### WHAT THIS TASK INVOLVES
Exactly the lines from the start of the data through the line containing "return board" should be output, with both ends kept and nothing added.

### RECORDED DATA
(begin)
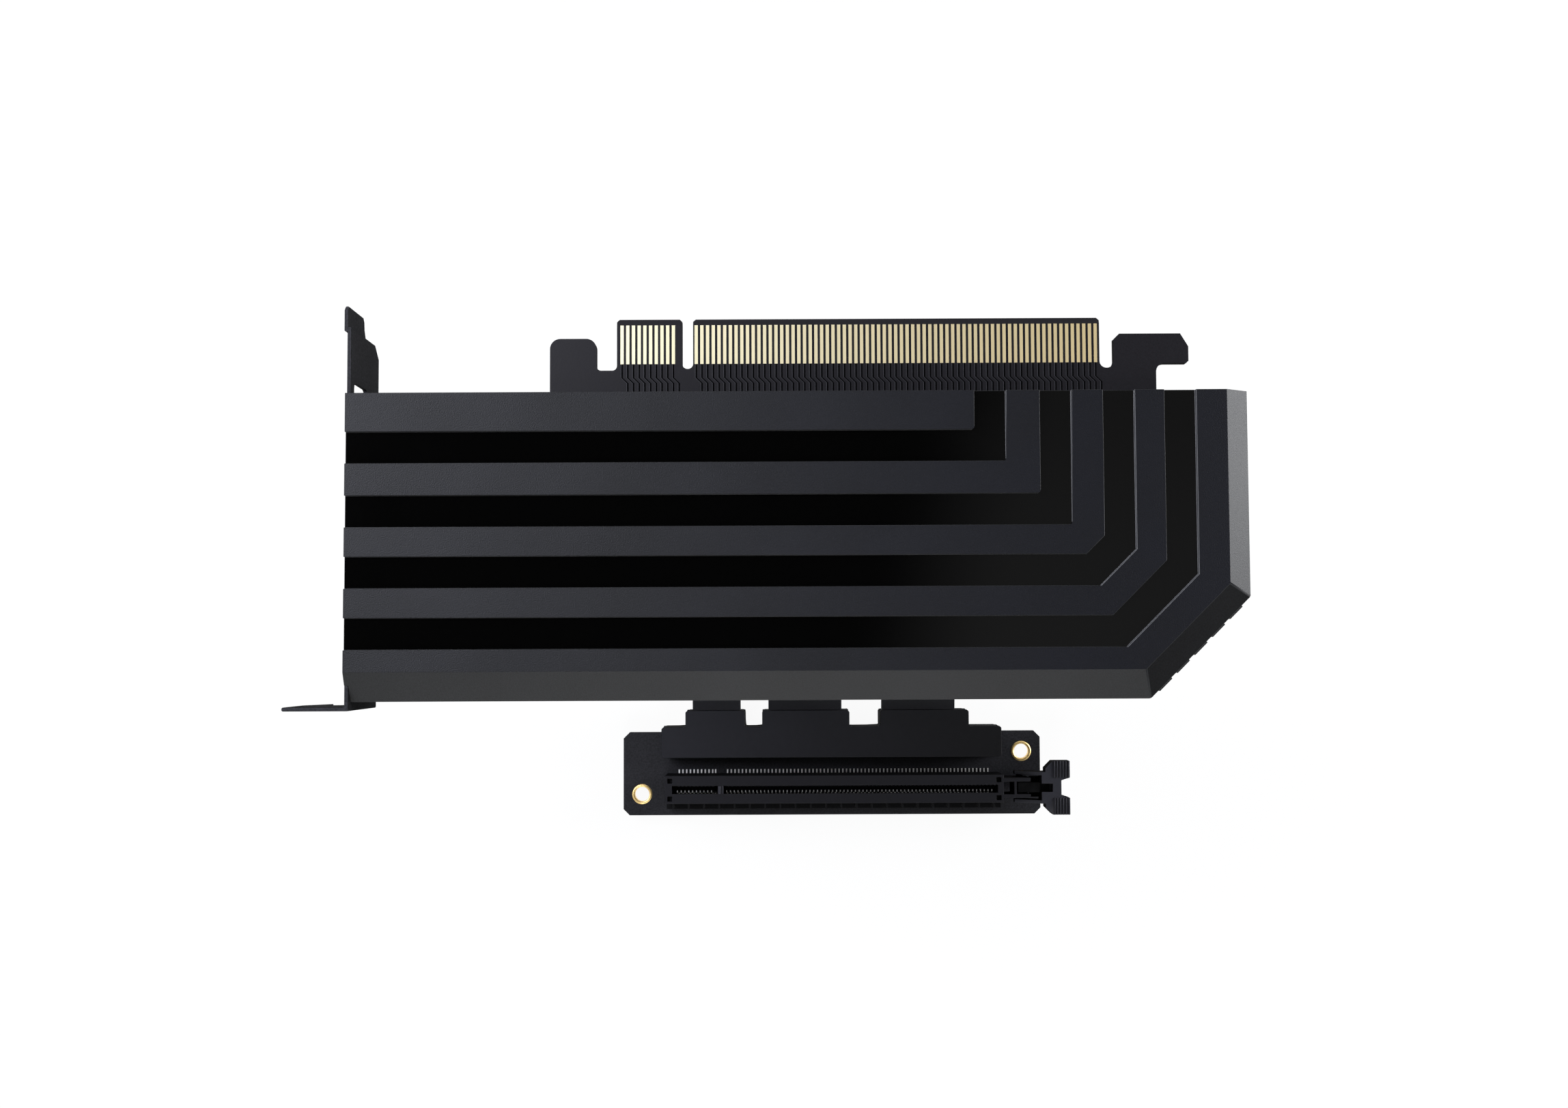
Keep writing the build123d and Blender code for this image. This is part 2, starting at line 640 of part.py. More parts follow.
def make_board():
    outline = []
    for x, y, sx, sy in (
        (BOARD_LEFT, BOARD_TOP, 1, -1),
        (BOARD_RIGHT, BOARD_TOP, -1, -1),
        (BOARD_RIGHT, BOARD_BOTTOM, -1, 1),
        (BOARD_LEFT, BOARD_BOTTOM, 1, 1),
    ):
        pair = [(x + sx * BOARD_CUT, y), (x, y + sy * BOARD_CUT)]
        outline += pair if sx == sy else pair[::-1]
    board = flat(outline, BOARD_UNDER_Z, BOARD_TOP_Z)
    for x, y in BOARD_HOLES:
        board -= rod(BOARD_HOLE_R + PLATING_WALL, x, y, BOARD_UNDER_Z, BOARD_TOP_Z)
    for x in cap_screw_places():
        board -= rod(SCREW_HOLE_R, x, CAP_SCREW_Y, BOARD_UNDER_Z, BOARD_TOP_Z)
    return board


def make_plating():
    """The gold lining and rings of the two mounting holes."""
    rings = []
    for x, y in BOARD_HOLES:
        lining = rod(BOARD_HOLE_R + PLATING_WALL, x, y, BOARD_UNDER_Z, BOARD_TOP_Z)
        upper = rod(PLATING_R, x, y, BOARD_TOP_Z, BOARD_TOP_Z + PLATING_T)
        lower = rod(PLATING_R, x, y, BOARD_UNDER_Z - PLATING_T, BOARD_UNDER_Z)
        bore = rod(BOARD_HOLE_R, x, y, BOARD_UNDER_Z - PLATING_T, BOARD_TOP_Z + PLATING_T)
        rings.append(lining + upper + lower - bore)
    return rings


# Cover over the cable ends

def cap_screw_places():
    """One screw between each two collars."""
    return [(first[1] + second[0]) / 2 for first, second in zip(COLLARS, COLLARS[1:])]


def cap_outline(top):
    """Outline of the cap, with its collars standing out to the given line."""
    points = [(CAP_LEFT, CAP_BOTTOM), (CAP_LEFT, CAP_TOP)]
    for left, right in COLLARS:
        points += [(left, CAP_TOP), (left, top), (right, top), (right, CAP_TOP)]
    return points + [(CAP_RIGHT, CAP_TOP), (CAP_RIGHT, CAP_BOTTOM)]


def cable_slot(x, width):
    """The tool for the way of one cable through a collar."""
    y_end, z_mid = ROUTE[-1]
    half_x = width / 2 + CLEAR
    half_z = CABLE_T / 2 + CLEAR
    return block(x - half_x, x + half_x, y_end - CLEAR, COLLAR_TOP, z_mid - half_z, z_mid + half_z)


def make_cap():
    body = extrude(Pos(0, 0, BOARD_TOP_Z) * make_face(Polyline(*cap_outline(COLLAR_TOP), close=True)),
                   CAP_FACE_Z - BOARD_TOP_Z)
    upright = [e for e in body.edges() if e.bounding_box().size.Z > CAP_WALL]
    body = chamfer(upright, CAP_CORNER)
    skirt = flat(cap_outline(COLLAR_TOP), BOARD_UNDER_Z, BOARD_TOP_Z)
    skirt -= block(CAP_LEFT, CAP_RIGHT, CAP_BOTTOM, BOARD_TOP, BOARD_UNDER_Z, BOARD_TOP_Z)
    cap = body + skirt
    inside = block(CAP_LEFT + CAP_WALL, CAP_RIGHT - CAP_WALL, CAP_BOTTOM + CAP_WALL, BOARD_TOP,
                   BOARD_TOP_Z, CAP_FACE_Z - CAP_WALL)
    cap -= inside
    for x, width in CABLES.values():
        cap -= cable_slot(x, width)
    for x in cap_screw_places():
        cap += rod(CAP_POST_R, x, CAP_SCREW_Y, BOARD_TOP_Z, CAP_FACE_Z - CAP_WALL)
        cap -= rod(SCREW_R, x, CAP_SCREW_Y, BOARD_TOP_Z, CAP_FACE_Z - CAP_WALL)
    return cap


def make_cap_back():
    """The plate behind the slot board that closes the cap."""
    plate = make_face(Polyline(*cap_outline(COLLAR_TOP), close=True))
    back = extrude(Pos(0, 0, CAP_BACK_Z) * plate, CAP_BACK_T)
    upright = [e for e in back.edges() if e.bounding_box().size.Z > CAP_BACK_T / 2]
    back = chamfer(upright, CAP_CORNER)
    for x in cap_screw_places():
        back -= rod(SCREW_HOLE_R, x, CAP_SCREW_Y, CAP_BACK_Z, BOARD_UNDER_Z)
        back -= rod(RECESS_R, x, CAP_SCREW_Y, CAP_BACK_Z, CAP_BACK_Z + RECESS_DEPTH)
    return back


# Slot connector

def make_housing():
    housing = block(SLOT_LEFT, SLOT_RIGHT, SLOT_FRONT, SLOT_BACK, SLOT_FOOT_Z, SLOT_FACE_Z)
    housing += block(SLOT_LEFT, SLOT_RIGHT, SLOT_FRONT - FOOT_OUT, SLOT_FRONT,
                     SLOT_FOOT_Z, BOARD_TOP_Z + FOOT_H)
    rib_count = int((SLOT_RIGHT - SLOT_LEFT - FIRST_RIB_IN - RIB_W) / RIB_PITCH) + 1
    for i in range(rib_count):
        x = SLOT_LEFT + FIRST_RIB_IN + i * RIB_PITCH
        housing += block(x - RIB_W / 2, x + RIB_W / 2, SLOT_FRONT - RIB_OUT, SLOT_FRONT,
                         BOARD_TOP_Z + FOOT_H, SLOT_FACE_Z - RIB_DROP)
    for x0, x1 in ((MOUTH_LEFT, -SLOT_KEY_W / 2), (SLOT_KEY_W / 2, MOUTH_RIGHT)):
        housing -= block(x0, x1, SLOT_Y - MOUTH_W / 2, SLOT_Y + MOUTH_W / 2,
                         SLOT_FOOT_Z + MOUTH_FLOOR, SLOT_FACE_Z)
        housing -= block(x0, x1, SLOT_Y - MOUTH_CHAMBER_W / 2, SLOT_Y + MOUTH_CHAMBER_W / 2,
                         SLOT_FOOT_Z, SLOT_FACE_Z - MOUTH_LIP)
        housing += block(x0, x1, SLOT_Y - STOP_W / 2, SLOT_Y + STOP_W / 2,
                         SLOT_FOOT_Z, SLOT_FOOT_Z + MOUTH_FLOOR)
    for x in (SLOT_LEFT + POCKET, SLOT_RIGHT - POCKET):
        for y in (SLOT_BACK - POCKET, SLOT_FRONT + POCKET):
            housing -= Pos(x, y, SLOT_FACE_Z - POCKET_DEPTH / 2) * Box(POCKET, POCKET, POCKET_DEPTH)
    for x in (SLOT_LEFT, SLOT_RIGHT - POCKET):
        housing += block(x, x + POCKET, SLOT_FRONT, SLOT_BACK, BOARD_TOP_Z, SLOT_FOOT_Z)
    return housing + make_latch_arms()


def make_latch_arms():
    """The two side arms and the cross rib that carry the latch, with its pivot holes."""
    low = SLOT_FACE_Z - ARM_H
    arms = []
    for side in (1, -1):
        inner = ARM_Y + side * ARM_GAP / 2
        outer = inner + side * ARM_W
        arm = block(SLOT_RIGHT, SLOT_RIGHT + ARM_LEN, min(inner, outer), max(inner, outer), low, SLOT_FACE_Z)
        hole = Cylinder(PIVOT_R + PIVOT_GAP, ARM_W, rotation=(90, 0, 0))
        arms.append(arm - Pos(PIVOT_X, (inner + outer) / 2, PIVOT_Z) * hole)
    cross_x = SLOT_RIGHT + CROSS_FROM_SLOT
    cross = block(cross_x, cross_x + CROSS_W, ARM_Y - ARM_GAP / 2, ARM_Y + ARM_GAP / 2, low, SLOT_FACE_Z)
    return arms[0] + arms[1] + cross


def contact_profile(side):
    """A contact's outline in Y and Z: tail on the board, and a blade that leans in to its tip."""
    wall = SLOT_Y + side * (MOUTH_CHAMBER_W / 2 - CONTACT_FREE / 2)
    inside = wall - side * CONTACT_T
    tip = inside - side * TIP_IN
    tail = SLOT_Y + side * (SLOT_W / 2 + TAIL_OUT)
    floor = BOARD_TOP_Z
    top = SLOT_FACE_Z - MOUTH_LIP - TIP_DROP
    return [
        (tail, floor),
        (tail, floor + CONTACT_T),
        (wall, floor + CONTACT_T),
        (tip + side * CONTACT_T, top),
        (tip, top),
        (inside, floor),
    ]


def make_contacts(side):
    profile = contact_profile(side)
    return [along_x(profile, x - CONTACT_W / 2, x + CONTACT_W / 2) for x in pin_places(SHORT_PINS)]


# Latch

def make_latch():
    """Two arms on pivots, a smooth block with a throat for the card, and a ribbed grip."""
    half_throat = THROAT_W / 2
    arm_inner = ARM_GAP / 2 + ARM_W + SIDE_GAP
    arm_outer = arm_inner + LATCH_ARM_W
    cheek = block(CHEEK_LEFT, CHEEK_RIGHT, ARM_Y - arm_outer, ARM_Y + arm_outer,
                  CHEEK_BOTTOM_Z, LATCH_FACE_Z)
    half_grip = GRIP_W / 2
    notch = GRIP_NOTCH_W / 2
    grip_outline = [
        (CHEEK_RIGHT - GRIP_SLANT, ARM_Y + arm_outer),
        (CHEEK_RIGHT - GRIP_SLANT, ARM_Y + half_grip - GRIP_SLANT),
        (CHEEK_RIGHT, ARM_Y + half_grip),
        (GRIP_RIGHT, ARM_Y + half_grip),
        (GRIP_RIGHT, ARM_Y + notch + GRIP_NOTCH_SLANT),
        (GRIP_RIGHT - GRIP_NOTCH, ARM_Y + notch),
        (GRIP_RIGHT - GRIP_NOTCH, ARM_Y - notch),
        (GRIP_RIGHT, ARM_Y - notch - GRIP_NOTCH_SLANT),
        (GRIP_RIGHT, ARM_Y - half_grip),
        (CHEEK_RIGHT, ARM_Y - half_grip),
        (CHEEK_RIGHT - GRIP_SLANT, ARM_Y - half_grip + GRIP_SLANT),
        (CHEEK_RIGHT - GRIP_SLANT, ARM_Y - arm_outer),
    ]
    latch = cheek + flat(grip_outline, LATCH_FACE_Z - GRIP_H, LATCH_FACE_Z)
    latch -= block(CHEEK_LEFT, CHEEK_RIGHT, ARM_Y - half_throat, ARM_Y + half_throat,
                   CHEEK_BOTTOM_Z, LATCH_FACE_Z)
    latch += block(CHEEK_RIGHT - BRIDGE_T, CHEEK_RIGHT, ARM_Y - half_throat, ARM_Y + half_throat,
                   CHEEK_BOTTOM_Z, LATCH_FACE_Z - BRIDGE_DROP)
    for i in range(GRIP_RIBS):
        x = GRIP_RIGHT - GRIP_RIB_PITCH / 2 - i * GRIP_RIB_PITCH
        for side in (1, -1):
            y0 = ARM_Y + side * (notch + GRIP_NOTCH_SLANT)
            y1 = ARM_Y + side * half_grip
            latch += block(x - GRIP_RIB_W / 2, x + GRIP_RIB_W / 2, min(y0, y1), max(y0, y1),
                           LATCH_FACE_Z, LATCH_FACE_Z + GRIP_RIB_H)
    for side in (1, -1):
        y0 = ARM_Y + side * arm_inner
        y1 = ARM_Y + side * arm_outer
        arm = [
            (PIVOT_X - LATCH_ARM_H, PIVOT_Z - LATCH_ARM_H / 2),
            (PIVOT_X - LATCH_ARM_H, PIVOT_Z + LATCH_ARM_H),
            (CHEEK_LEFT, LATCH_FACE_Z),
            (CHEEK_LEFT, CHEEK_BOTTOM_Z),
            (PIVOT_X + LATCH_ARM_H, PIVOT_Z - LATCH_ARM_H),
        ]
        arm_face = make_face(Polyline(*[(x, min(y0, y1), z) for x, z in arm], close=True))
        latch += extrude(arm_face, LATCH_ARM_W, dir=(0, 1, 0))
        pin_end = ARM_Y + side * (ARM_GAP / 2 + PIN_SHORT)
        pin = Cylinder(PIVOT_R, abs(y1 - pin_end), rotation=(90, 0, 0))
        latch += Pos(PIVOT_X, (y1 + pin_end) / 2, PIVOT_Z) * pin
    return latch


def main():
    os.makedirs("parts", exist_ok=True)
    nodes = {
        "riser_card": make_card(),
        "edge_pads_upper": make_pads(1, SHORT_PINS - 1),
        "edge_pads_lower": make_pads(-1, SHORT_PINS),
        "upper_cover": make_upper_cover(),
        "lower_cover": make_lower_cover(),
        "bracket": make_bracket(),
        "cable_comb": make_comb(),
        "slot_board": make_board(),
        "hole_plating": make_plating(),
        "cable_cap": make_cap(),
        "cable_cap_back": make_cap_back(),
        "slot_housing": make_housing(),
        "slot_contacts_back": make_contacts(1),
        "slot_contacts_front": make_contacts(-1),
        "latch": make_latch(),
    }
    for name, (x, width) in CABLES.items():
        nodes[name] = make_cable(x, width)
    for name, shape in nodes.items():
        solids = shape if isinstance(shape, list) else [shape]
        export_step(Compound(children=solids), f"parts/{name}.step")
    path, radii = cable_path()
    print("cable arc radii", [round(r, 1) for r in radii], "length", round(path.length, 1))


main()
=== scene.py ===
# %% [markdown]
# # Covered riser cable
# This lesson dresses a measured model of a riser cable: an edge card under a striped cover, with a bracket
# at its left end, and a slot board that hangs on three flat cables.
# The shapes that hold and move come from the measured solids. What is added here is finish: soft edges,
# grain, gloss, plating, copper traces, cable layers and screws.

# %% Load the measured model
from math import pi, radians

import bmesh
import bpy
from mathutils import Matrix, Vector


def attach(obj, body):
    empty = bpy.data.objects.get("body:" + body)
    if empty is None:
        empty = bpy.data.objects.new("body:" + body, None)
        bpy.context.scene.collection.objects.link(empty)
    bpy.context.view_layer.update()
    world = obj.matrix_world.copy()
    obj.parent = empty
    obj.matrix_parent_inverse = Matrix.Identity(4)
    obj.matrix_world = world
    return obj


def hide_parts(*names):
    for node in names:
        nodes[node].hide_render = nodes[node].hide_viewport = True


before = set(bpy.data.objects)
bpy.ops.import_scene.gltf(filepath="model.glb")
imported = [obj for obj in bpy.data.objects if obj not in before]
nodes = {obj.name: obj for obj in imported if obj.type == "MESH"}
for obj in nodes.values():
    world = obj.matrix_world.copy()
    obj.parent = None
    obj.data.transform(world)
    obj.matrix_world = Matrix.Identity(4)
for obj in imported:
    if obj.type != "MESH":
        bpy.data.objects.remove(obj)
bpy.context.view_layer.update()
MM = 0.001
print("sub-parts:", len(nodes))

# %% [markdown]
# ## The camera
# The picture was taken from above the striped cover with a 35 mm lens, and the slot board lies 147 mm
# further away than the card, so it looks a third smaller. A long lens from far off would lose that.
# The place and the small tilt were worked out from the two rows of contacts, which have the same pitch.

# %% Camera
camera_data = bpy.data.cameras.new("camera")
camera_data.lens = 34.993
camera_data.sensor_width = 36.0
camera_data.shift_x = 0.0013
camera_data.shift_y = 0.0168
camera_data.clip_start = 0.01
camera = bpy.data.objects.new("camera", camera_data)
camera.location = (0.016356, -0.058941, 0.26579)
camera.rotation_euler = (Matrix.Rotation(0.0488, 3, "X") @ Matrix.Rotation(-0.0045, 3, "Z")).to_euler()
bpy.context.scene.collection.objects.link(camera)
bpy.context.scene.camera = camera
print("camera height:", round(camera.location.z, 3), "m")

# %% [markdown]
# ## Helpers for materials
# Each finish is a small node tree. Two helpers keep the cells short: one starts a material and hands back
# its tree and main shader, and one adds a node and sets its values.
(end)
### ANSWER TO THIS TASK
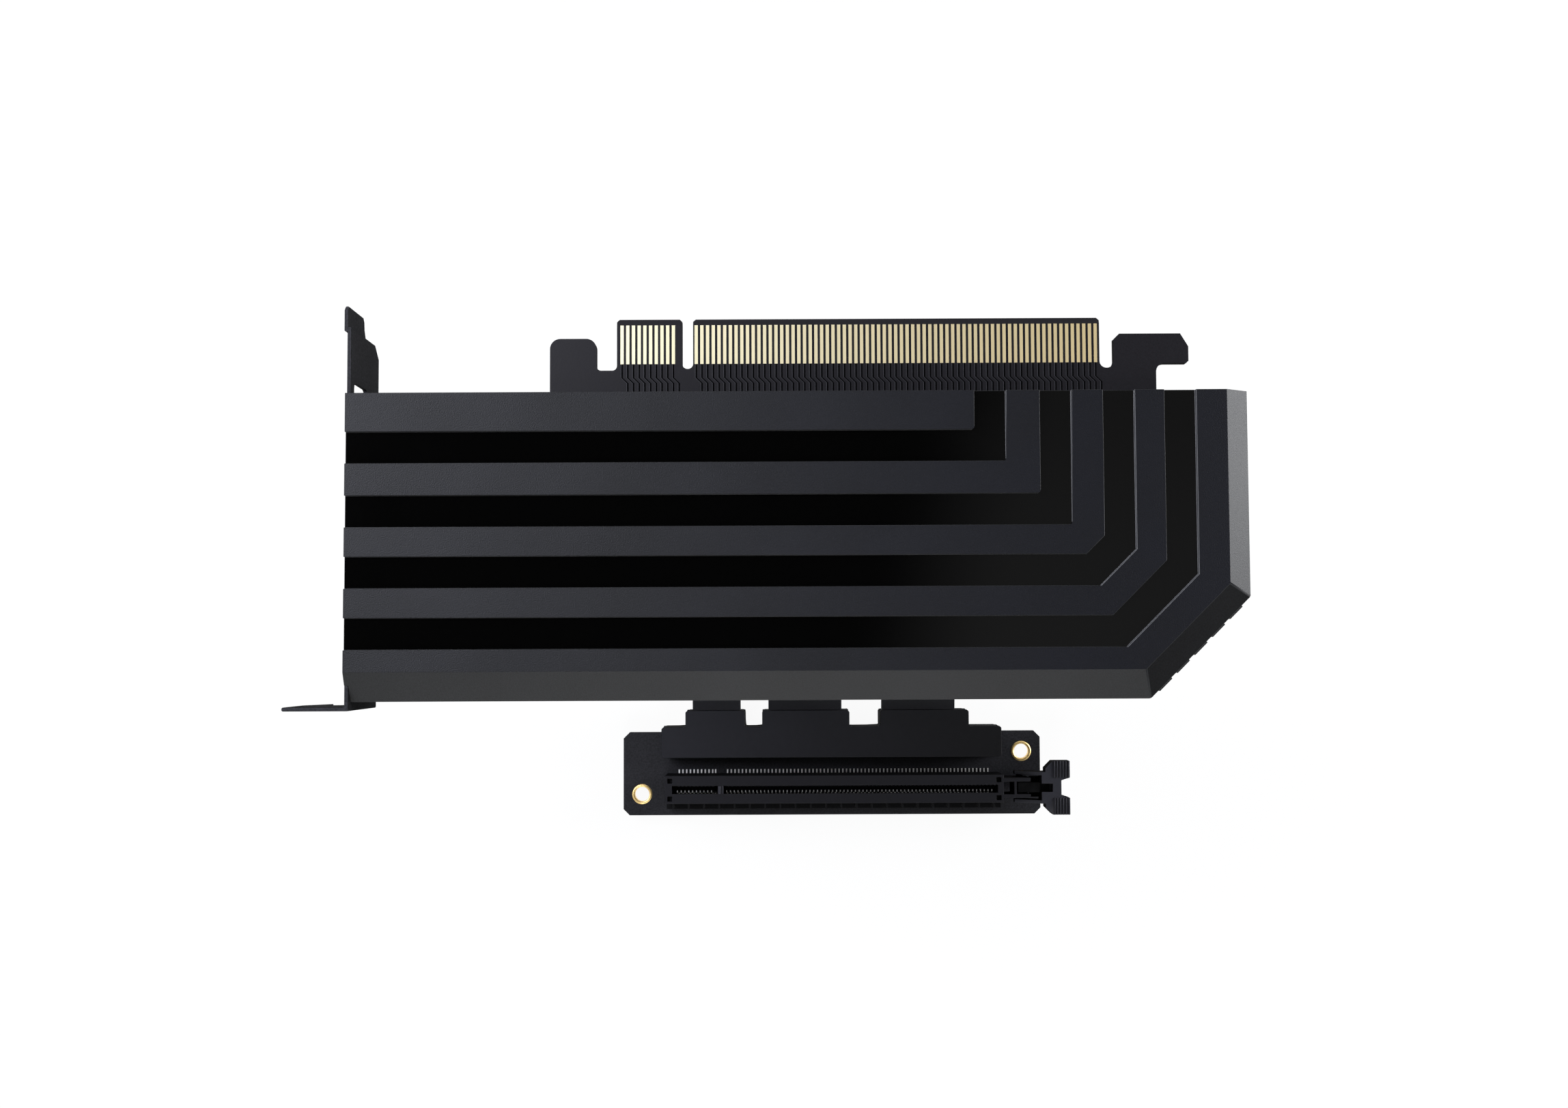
Keep writing the build123d and Blender code for this image. This is part 2, starting at line 640 of part.py. More parts follow.
def make_board():
    outline = []
    for x, y, sx, sy in (
        (BOARD_LEFT, BOARD_TOP, 1, -1),
        (BOARD_RIGHT, BOARD_TOP, -1, -1),
        (BOARD_RIGHT, BOARD_BOTTOM, -1, 1),
        (BOARD_LEFT, BOARD_BOTTOM, 1, 1),
    ):
        pair = [(x + sx * BOARD_CUT, y), (x, y + sy * BOARD_CUT)]
        outline += pair if sx == sy else pair[::-1]
    board = flat(outline, BOARD_UNDER_Z, BOARD_TOP_Z)
    for x, y in BOARD_HOLES:
        board -= rod(BOARD_HOLE_R + PLATING_WALL, x, y, BOARD_UNDER_Z, BOARD_TOP_Z)
    for x in cap_screw_places():
        board -= rod(SCREW_HOLE_R, x, CAP_SCREW_Y, BOARD_UNDER_Z, BOARD_TOP_Z)
    return board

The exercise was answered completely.